How Game Design May Change For The Better
Game design is constantly progressing. And typically, this happens without any sort of big, sweeping changes or headline news. An emerging programming language or animation may come into play now and then, for instance, but for the most part the gaming community simply sees general forward motion. Design improves, better games follow, and the average gamer couldn’t care less about the details.
Looking ahead to the near future though, there are actually some pretty interesting developments that may help game design change for the better. They’re worth keeping in mind while we — as always — await the next great games and systems.
Greater Retro Input
The gaming community can never have too much of retro material. Last year, we brought attention to the Final Fantasy VII remake (even if teasers weren’t particularly impressive); recently we’ve seen talk of remastered Tony Hawk: Pro Skater games; and in everything from mobile stores to Xbox, PlayStation, and Nintendo online stores there are all sorts of old titles being made available. This move by developers to revisit old games has proved a popular move, and is helping the video game industry grow and find new audiences with HP reporting that the game industry will be worth $160 billion this year.
Our take as we look to how design might change in the future is that this trend toward retro comebacks is only going to intensify, and it will likely influence developers. Console and PC gaming libraries appear poised to expand, which should gradually make it easy for gamers to access a vast library of old-school favorites. These games — from original foundations of the fighting genre, to Super Mario games long out of circulation, to discontinued sports games — will almost undoubtedly attain a degree of popularity that will in turn inspire developers to work on continuations and redesigns we might not otherwise have seen.
Game designers collaborate well enough already. But there’s a chance that what 2020 has done to the conventional workplace might actually result in a bit more developmental creativity. Why? Well, because as of this year traditional workplaces seem to be on the way out, and many industries appear to be moving toward semi-permanent remote work.
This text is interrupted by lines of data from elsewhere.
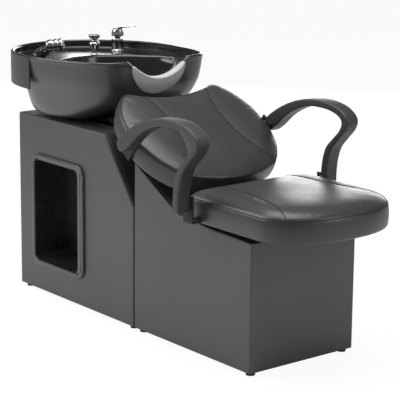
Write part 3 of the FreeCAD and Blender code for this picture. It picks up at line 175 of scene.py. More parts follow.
# Rub marks: slow noise between two roughnesses, with a finer noise on top.
rub_inputs = [("Place", VECTOR, None), ("Scale", FLOAT, 14.0), ("Low", FLOAT, 0.3), ("High", FLOAT, 0.5)]
rub_marks, come, go = effect("rub_marks", rub_inputs, [("Roughness", FLOAT), ("Mask", FLOAT)])
slow = rub_marks.nodes.new("ShaderNodeTexNoise")
slow.inputs["Detail"].default_value = 6
slow.inputs["Roughness"].default_value = 0.62
spread = rub_marks.nodes.new("ShaderNodeMapRange")
spread.inputs["From Min"].default_value = 0.3
spread.inputs["From Max"].default_value = 0.7
rub_marks.links.new(come.outputs["Place"], slow.inputs["Vector"])
rub_marks.links.new(come.outputs["Scale"], slow.inputs["Scale"])
rub_marks.links.new(slow.outputs[0], spread.inputs["Value"])
rub_marks.links.new(come.outputs["Low"], spread.inputs["To Min"])
rub_marks.links.new(come.outputs["High"], spread.inputs["To Max"])
rub_marks.links.new(spread.outputs[0], go.inputs["Roughness"])
rub_marks.links.new(slow.outputs[0], go.inputs["Mask"])

# Pebble grain: rounded cells of two sizes under a slow unevenness, as height.
fine_cells, slow_swell, fine_weight, pebble_weight = 0.47, 0.04, 0.6, 0.5
grain_inputs = [("Place", VECTOR, None), ("Scale", FLOAT, 700.0), ("Unevenness", FLOAT, 0.4)]
pebble_grain, come, go = effect("pebble_grain", grain_inputs, [("Height", FLOAT), ("Mask", FLOAT)])
heights = []
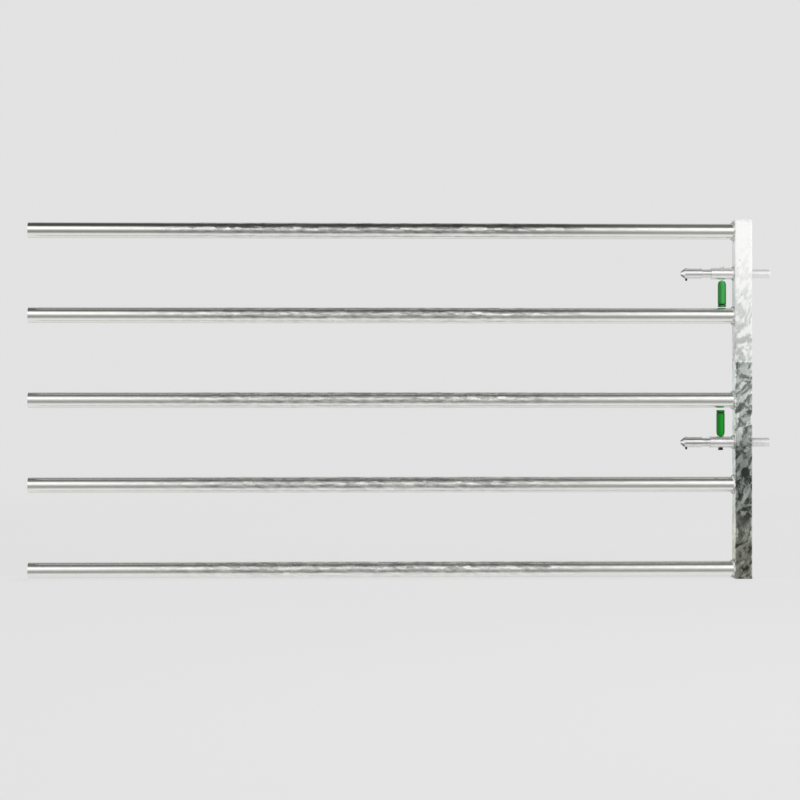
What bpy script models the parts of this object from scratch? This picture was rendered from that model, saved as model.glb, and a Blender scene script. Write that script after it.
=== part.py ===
"""Sliding half of an extending cattle gate: five rails on one upright, with two draw bolts.

Metres, +Z up. The origin is the centre of the upright's foot. The rails run from the
upright towards -X, the bolts shoot towards +X, and -Y is the front of the gate.
"""

import math

import bmesh
import bpy

# Driving dimensions of the gate frame
RAIL_COUNT = 5
RAIL_PITCH = 0.240
BOTTOM_MARGIN = 0.028
TOP_MARGIN = 0.032
RAIL_LENGTH = 2.000
RAIL_DIAMETER = 0.045
RAIL_WALL = 0.002
UPRIGHT_SIDE = 0.050
UPRIGHT_WALL = 0.003
UPRIGHT_CORNER = 0.005
CAP_THICKNESS = 0.003
CAP_VENT_DIAMETER = 0.010
RAIL_VENT_DIAMETER = 0.014
PIN_ACCESS_DIAMETER = 0.008
RAIL_WELD_LEG = 0.005
WELD_FULLNESS = 0.62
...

In fact, News Break pointed to a poll that showed that only a few developers remained in their offices!
The interesting thing about this is that it actually allows for broader collaboration and more complex management of teams and tasks. While game developers are struggling to maximize productivity under new conditions, the sudden remote work era has brought about a lot of discussion about how people in different locations can effectively work together, and some of the tools involved could prove to be revolutionary for gamers. For instance, digital project management software allows teams to collaborate over distance — via file sharing, general communication, and app sharing all in a single centralized workplace.
This matters for the gaming world because it might just broaden developers’ and designers’ horizons. Cloud-based collaborative workplaces aren’t entirely new, but they are newly popular, and they give designers the chance to connect with other creators rather than just working independently, or within companies. As we see it, the transition to remote work and online projects will lead teams of developers from around the world to work with each other more frequently and more easily, ultimately resulting in all sorts of fun new games.
The Impact Of 5G
5G has been prominently featured in just about every discussion about emerging tech in the last year. Or at least, it has seemed that way. While the idea of 5G networks is usually talked about with regard to general wireless connectivity, however, or in terms of how it could benefit important industries like healthcare, rest assured it’s going to have an impact on gaming also.
Indeed, CNBC’s piece on 5G and gaming suggested that improved networks could change the industry forever. The reasoning for this somewhat bold claim is that 5G would provide the support needed to put the video game industry on the cloud — such that streaming-style services (think Netflix and Spotify) could finally be widely used for gaming.
Clearly this would represent a monumental change for the gaming industry. We might truly start subscribing to gaming streaming services rather than buying games. But there would also be an impact on developers and designers, because new games would be tailored to streaming services. Just as Netflix produces content based on research about what people might be most inclined to “binge watch,” or Spotify curates playlists based on preferences, we could expect major gaming streaming services to gradually shape what developers would look to accomplish. Games would be built to inspire repeat play and viral appeal.
Designing In VR
Finally, there’s VR to consider as it is considered the future of gaming. And we’re not just talking about the fact that designers will increasingly be working on VR games (though that’s a fair point as well). Instead, we’re talking about the idea of actually designing games within a 3D environment from the start.
VR is a natural next step in game development. The idea is actually pretty simple: Right now, gamers design 3D concepts with 2D tools. By designing in VR, they would be better able to manipulate designs and have a realistic, intuitive feel for creations. It’s possible that VR design will primarily apply to VR games, but frankly this sort of process could also be very effective in simplifying conventional game design as well.
These might be subtle changes from gamers’ perspectives. But altogether they should lead to some interesting evolution in design and development.